Some will ask whether this amounts to throwing good money after bad. The answer is that it depends on whether Europe and the United States are willing to take a proactive, hands-on approach to helping Ukraine fight corruption. If structured the right way and backed by the EU’s political clout, a Ukraine Investment Fund has the power to drive change in ways no outside actor can match. The mechanisms of the market provide the most powerful incentives for reform, particularly when augmented by political conditionality. The precedents can be found in Ukraine’s own neighborhood, in countries like Poland, Romania, and Lithuania.

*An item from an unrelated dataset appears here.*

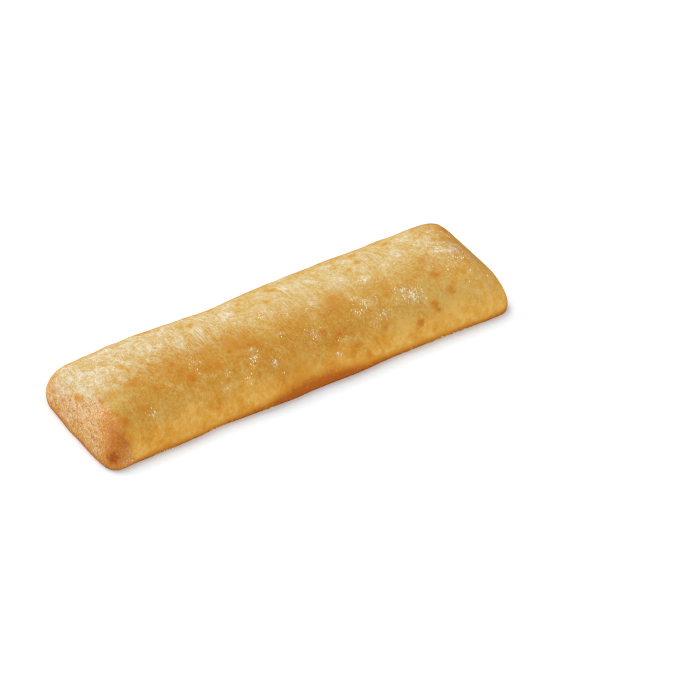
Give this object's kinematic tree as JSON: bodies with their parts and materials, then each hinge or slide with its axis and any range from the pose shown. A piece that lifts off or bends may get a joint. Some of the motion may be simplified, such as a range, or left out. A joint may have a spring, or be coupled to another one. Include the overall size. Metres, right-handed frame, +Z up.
{
  "type": "ciabatta top half",
  "caption": "Top half of a long sandwich ciabatta, sliced level: a low, square-ended dome of golden floury crust that rests on its flat, open-pored crumb.",
  "frame": {"origin": "middle of the flat cut face, under the centre of the loaf's plan", "axes": "+X along the loaf, towards its right end as seen from the front; +Y across it, towards the back; +Z up through the crust's crown"},
  "size_m": [0.2696, 0.0838, 0.0317],
  "materials": {
    "crust": "baked golden crust with a thin dust of flour, satin; cream open crumb on the cut face, matt"
  },
  "bodies": {
    "root": {"ciabatta_top_half": "crust"}
  },
  "joints": []
}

The alternative to a proactive, hands-on approach is the current laissez-faire attitude towards Ukraine. If this remains the state of affairs, however, then the United States risks seeing Ukraine’s vested interests, backed by Russian money with its own special conditionality, wipe out the reforms of the last few years. And if these corrupt interests claw their way back, as happened after the Orange Revolution, the result will be far more costly for the West over the long run — economically and geopolitically. That is why it is imperative for the United States and Europe to focus attention on helping Ukraine win on both of its strategic fronts: in the east where its soldiers are defending Ukrainian sovereignty and territory against continuing Russian aggression, and internally, as reformers are increasingly embattled in their fight against the old system. The stakes are simply too high for the West to stand on the sidelines.